Non-isothermal modeling of static recrystallization in hydroformed steel tube using a coupled Cellular Automata and Finite Element model: Amir Asgharzadeh1; Sobhan Alah Nazari Tiji1; Taejoon Park1; Farhang Pourboghrat1; 1The Ohio State University
An accurate thermo-microstructural modeling setup was developed to model the kinetic of static recrystallization during annealing of hydroformed steel tube under non-isothermal condition. In this model, a coupled Cellular Automata and Finite Element thermal model was implemented to predict the kinetic of static recrystallization, which also accounts for the impact of multiaxial deformation and annealing temperature regime. First, an exact analytical solution was developed to calculate the flow behavior of steel tube during hydroforming experiment based on the data extracted from digital image correlation measurements.

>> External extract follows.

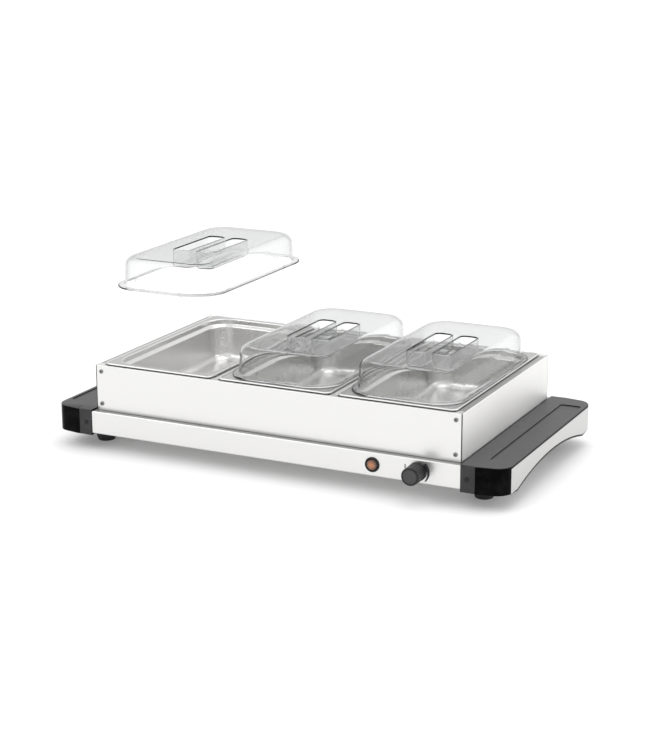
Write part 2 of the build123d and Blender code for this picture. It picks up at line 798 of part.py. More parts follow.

Second, the actual microstructure and orientation of the as-deformed material was obtained with EBSD test. Third, the calculated deformation characteristics as well as the obtained crystallographic and microstructural data were imported to the developed Finite Element-Cellular Automata model to predict the progress of static recrystallization and temperature changes during annealing. The results show that there is a reasonable agreement between the experimental data and predictions, confirming the accuracy of developed modeling setup in prediction of the progress of static recrystallization within hydroformed steel tubes.